* Start Information provided *

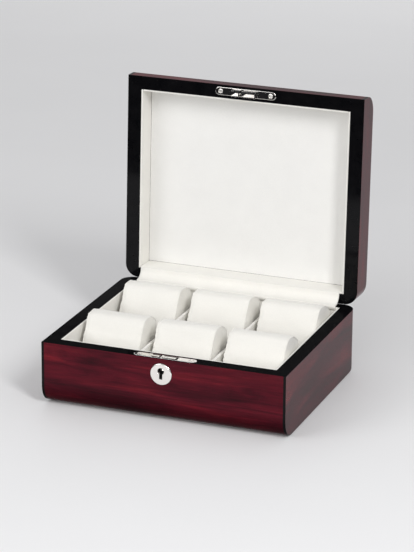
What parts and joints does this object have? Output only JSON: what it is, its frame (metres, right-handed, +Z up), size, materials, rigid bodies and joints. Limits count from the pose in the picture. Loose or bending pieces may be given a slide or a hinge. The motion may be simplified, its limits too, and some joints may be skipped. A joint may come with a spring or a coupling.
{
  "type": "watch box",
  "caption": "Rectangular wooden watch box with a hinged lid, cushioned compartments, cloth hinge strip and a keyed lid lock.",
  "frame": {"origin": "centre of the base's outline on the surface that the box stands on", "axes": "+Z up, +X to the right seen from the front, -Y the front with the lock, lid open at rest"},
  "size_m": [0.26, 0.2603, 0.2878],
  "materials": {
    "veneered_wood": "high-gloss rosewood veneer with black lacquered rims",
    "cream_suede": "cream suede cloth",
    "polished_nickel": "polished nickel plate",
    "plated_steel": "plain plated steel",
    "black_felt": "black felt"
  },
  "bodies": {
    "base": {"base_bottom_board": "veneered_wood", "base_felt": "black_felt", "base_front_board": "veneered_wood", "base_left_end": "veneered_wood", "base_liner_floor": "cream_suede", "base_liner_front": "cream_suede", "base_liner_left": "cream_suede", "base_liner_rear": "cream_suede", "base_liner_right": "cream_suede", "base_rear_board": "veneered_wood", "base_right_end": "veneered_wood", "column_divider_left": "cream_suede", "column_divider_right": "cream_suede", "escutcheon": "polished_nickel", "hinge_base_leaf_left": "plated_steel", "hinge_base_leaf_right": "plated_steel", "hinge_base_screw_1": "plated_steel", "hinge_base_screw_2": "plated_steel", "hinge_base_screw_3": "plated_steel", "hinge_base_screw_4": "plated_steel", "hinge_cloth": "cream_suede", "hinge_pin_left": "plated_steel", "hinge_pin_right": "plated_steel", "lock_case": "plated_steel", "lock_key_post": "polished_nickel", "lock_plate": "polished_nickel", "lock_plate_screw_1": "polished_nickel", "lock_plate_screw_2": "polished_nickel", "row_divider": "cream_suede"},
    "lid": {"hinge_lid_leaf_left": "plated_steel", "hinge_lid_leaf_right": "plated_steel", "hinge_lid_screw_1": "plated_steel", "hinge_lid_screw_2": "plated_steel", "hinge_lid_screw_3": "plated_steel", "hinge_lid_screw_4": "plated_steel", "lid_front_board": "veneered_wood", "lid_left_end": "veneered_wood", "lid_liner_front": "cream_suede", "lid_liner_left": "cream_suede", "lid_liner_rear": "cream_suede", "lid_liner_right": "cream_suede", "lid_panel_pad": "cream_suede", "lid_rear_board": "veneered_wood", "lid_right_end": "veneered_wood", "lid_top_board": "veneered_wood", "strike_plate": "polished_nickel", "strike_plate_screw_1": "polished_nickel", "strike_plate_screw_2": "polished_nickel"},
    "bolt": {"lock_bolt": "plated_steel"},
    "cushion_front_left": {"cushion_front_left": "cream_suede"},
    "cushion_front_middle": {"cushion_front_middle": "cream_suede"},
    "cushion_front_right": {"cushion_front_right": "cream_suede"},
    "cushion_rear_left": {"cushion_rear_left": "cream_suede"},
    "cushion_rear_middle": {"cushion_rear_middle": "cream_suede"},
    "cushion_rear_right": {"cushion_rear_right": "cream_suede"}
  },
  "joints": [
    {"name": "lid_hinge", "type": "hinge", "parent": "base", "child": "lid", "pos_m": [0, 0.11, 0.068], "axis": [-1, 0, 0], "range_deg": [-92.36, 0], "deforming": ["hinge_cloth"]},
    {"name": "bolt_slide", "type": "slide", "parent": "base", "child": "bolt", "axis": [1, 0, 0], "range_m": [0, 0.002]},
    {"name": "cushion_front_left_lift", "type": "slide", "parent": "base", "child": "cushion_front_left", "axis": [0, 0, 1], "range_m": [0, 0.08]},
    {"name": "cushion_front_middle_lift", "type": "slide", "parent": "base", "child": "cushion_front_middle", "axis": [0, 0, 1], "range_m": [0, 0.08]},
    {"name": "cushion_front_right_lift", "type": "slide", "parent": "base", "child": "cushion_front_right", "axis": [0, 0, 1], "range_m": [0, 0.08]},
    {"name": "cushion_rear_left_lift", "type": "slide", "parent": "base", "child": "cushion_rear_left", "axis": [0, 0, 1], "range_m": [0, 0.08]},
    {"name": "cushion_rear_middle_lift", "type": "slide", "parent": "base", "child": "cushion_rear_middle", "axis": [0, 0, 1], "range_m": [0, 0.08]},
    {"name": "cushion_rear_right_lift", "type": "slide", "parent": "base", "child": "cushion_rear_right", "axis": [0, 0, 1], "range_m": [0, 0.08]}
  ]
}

* End Information provided *

Instructions for the task>
Return the lines above exactly, keeping every word.

Solution to this problem>
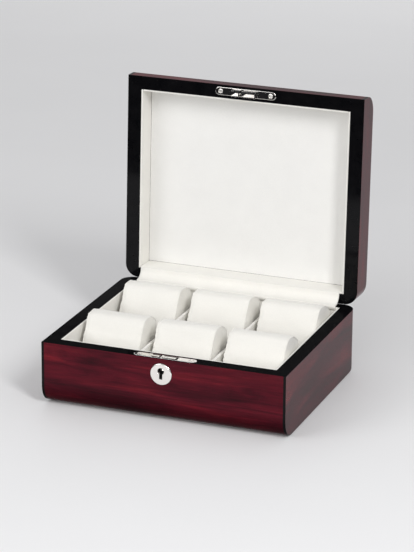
What parts and joints does this object have? Output only JSON: what it is, its frame (metres, right-handed, +Z up), size, materials, rigid bodies and joints. Limits count from the pose in the picture. Loose or bending pieces may be given a slide or a hinge. The motion may be simplified, its limits too, and some joints may be skipped. A joint may come with a spring or a coupling.
{
  "type": "watch box",
  "caption": "Rectangular wooden watch box with a hinged lid, cushioned compartments, cloth hinge strip and a keyed lid lock.",
  "frame": {"origin": "centre of the base's outline on the surface that the box stands on", "axes": "+Z up, +X to the right seen from the front, -Y the front with the lock, lid open at rest"},
  "size_m": [0.26, 0.2603, 0.2878],
  "materials": {
    "veneered_wood": "high-gloss rosewood veneer with black lacquered rims",
    "cream_suede": "cream suede cloth",
    "polished_nickel": "polished nickel plate",
    "plated_steel": "plain plated steel",
    "black_felt": "black felt"
  },
  "bodies": {
    "base": {"base_bottom_board": "veneered_wood", "base_felt": "black_felt", "base_front_board": "veneered_wood", "base_left_end": "veneered_wood", "base_liner_floor": "cream_suede", "base_liner_front": "cream_suede", "base_liner_left": "cream_suede", "base_liner_rear": "cream_suede", "base_liner_right": "cream_suede", "base_rear_board": "veneered_wood", "base_right_end": "veneered_wood", "column_divider_left": "cream_suede", "column_divider_right": "cream_suede", "escutcheon": "polished_nickel", "hinge_base_leaf_left": "plated_steel", "hinge_base_leaf_right": "plated_steel", "hinge_base_screw_1": "plated_steel", "hinge_base_screw_2": "plated_steel", "hinge_base_screw_3": "plated_steel", "hinge_base_screw_4": "plated_steel", "hinge_cloth": "cream_suede", "hinge_pin_left": "plated_steel", "hinge_pin_right": "plated_steel", "lock_case": "plated_steel", "lock_key_post": "polished_nickel", "lock_plate": "polished_nickel", "lock_plate_screw_1": "polished_nickel", "lock_plate_screw_2": "polished_nickel", "row_divider": "cream_suede"},
    "lid": {"hinge_lid_leaf_left": "plated_steel", "hinge_lid_leaf_right": "plated_steel", "hinge_lid_screw_1": "plated_steel", "hinge_lid_screw_2": "plated_steel", "hinge_lid_screw_3": "plated_steel", "hinge_lid_screw_4": "plated_steel", "lid_front_board": "veneered_wood", "lid_left_end": "veneered_wood", "lid_liner_front": "cream_suede", "lid_liner_left": "cream_suede", "lid_liner_rear": "cream_suede", "lid_liner_right": "cream_suede", "lid_panel_pad": "cream_suede", "lid_rear_board": "veneered_wood", "lid_right_end": "veneered_wood", "lid_top_board": "veneered_wood", "strike_plate": "polished_nickel", "strike_plate_screw_1": "polished_nickel", "strike_plate_screw_2": "polished_nickel"},
    "bolt": {"lock_bolt": "plated_steel"},
    "cushion_front_left": {"cushion_front_left": "cream_suede"},
    "cushion_front_middle": {"cushion_front_middle": "cream_suede"},
    "cushion_front_right": {"cushion_front_right": "cream_suede"},
    "cushion_rear_left": {"cushion_rear_left": "cream_suede"},
    "cushion_rear_middle": {"cushion_rear_middle": "cream_suede"},
    "cushion_rear_right": {"cushion_rear_right": "cream_suede"}
  },
  "joints": [
    {"name": "lid_hinge", "type": "hinge", "parent": "base", "child": "lid", "pos_m": [0, 0.11, 0.068], "axis": [-1, 0, 0], "range_deg": [-92.36, 0], "deforming": ["hinge_cloth"]},
    {"name": "bolt_slide", "type": "slide", "parent": "base", "child": "bolt", "axis": [1, 0, 0], "range_m": [0, 0.002]},
    {"name": "cushion_front_left_lift", "type": "slide", "parent": "base", "child": "cushion_front_left", "axis": [0, 0, 1], "range_m": [0, 0.08]},
    {"name": "cushion_front_middle_lift", "type": "slide", "parent": "base", "child": "cushion_front_middle", "axis": [0, 0, 1], "range_m": [0, 0.08]},
    {"name": "cushion_front_right_lift", "type": "slide", "parent": "base", "child": "cushion_front_right", "axis": [0, 0, 1], "range_m": [0, 0.08]},
    {"name": "cushion_rear_left_lift", "type": "slide", "parent": "base", "child": "cushion_rear_left", "axis": [0, 0, 1], "range_m": [0, 0.08]},
    {"name": "cushion_rear_middle_lift", "type": "slide", "parent": "base", "child": "cushion_rear_middle", "axis": [0, 0, 1], "range_m": [0, 0.08]},
    {"name": "cushion_rear_right_lift", "type": "slide", "parent": "base", "child": "cushion_rear_right", "axis": [0, 0, 1], "range_m": [0, 0.08]}
  ]
}